劉小芸連忙跑了過去,著急地道“意綿,怎麼樣,鐵,鐵柱他,沒,沒事吧?”
其他人也滿臉擔心地看過來,江意綿一怔,好一會才笑著道“沒事,碎骨已經取出來了,麻沸散的藥效還在,估計半個時辰後鐵柱叔就醒了。”
一聽沒事,眾人提著的心這才徹底放下。
“沒事就好,沒事就好。”
劉小芸沒急著進屋子,反而是小心翼翼地道“意綿,我相公的腿做完手術真的就能好了嗎?”
說不期待是假的,但她不希望自己的期待影響陳鐵柱,而且,能看見陳鐵柱重新振作起來,她已經很開心了。
江意綿隻點頭保證道“小芸嬸嬸放心,鐵柱叔隻要好好複健,肯定是能重新站起來的。”
至於能不能恢複成以前沒受傷的樣子,那她就不確定了,一切都要看複健後的結果。
不過,她剛才做手術的時候發現陳鐵柱的情況已經好很多了,碎骨雖然一直在膝蓋處摩擦,有一部分還和肉長在了一起,但取出來的過程還是很順利,估摸著是沒太大問題。
劉小芸這才點了點頭,擦了把眼角的淚小心翼翼進了屋子。
劉老頭幾人聽說沒事就也重新去開荒了,隻是這會渾身都充滿乾勁,沒有先前的心不在焉。
陳鐵柱是在半個時辰後醒得,他整個人都有些迷茫,好一會才看清眼前的狀況,視線落在床邊的人身上時頓了頓。
劉小芸眼睛紅紅的,眼淚啪嗒啪嗒往下掉,見他醒了,急忙叫了聲江意綿,才著急道“怎麼樣,有沒有哪裡不舒服?”
陳鐵柱想了會才道“腿疼,其他地方就沒有了。
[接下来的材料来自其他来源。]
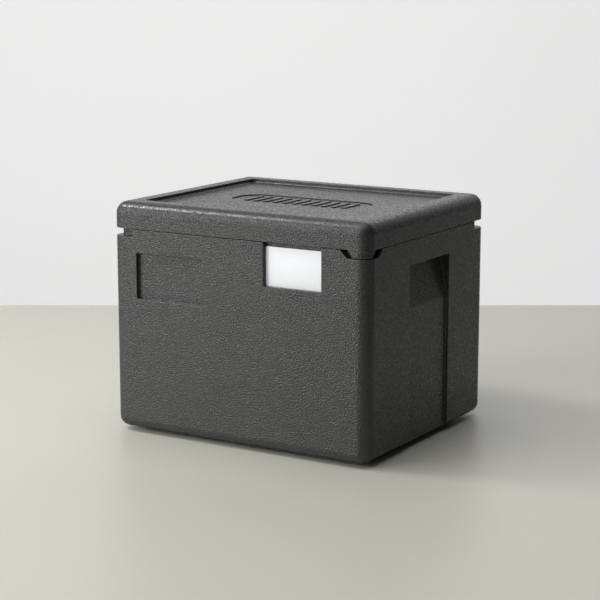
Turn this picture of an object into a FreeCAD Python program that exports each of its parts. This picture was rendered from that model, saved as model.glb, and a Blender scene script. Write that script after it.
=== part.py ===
import FreeCAD, Part
import math
import os
import re

import Sketcher

# An insulated food carrier moulded from expanded polypropylene foam: a thick-walled box for one
# half-size gastronorm pan, a lift-off lid that keys onto it, and a blank label card.
# Millimetres. Origin: centre of the base, on the surface the carrier stands on.
# +X runs along the long front face, the front faces -Y, and +Z is up.

document = FreeCAD.newDocument("InsulatedFoodCarrier")

# ---------------------------------------------------------------------------------------------
# Driving dimensions
# ---------------------------------------------------------------------------------------------

SIZES = {
    # Whole carrier, lid on
    "outer_length": 390.0,
    "outer_width": 330.0,
    "outer_height": 312.0,
    "corner_radius": 16.5,
    "wall": 26.0,
    # Body shell
    "floor_thickness": 26.5,
    "cavity_radius": 20.0,
    "cavity_floor_radius": 8.0,
    "base_round": 14.0,
    # Lip that rises from the body inside the lid's skirt
    "lip_inset": 8.8,
    "lip_height": 12.0,
    "lip_radius": 7.7,
    "lip_round": 2.0,
    # Lid
    "lid_height": 35.5,
    "lid_round_step": 0.5,
    "skirt_clearance": 0.4,
    "seam_gap": 0.6,
    "plug_depth": 5.0,
    "plug_clearance": 0.8,
    # Recess in the lid's top that the foot of another carrier stacks into
    "stack_inset": 31.0,
    "stack_depth": 6.0,
    "stack_radius": 8.0,
    "stack_floor_radius": 3.0,
    "foot_clearance": 1.5,
    "foot_gap": 1.0,
    # Grip field sunk in the middle of that recess, with upright bars
    "field_length": 206.0,
    "field_width": 69.0,
    "field_depth": 1.5,
    "field_radius": 30.0,
    "bar_count": 11.0,
    "bar_pitch": 15.2,
    "bar_width": 6.9,
    "bar_length": 45.0,
    "bar_radius": 2.8,
    # Hand recesses in the short sides, each running out into a shallow channel
    "handle_width": 111.5,
    "handle_below_seam": 32.5,
    "handle_depth": 14.5,
    "handle_slope_height": 57.0,
    "channel_depth": 4.0,
    # Plain label panel at the front left
    "label_left": 39.5,
    "label_length": 105.7,
    "label_below_seam": 31.0,
    "label_height": 61.5,
    "label_depth": 5.4,
    "label_radius": 2.0,
    # Card slot at the front right, open at the top
    "slot_right": 67.3,
    "slot_length": 85.0,
    "slot_height": 56.5,
    "slot_web": 2.3,
    "card_side_gap": 0.5,
    "card_top_gap": 5.3,
    "card_thickness": 0.8,
    "card_radius": 2.5,
    # Finger notches under the lid, front left and back right
    "notch_front": 32.7,
    "notch_side": 34.0,
    "notch_depth": 10.0,
    # Keys on the lid and the pockets they drop into, front right and back left
    "key_front": 29.7,
    "key_side": 18.7,
    "key_slope": 7.1,
    "key_gap": 1.0,
    "pocket_front_gap": 10.6,
    "pocket_side_gap": 18.4,
    "pocket_slope": 10.4,
    # Small roundings of moulded edges and inner corners
    "edge_round": 1.2,
    "seam_round": 1.0,
    "relief_round": 0.5,
    "panel_floor_round": 0.8,
    "hand_corner_round": 2.0,
    # How far cutting profiles run past the foam
    "overrun": 5.0,
}

sheet = document.addObject("Spreadsheet::Sheet", "Sizes")
for row, (alias, value) in enumerate(SIZES.items(), start=1):
    sheet.set(f"A{row}", alias)
    sheet.set(f"B{row}", str(value))
    sheet.setAlias(f"B{row}", alias)
document.recompute()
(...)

”
劉小芸鬆了口氣,正要起身讓江意綿把脈,臉上就忽然多了一隻大手。
陳鐵柱伸手給她擦著眼淚,聲音悶悶地道“彆哭,我真沒事了。”
江意綿看著兩人一時不知道是該進還是該出。
還是劉小芸看見她,連忙不好意思地退了出去。
江意綿給陳鐵柱把脈,又看了看她縫合的傷口,才看向陳鐵柱。
對方雖然和以前瞧著沒什麼區彆,但她卻覺得陳鐵柱似乎不太一樣了,以前眼裡雖然有希望,但也僅僅是希望。
可現在,瞧著渾身都沒以前那樣緊繃了,像是鬆了口氣,也像是壓在心口的大石頭落地了。
江意綿挑眉,好奇地道“鐵柱叔,你就不怕手術失敗?”
一開始似乎也是對方主動要求她做手術的,眼裡半點害怕都沒有,反而滿是期待。
正常來說聽見陌生的治療方法應該是像狗剩和劉小芸一樣才是,擔心、害怕。
陳鐵柱一怔,隨即搖了搖頭,“以前不怕,甚至希望你能失敗。
可剛才手術前,我是怕的,心裡也有幾分動搖,現在的我已經能完成大部分的事了,除卻不能真的站起來,其他的和正常人沒什麼區彆,我忽然就不想冒險做手術了。
但想到狗剩和小芸眼神裡的期待,和他們每日忙碌的樣子,我就覺得要試試。
直到閉眼前,我心裡其實都是忐忑的,但醒過來看見小芸我就不怕了,因為我知道手術肯定成功了。”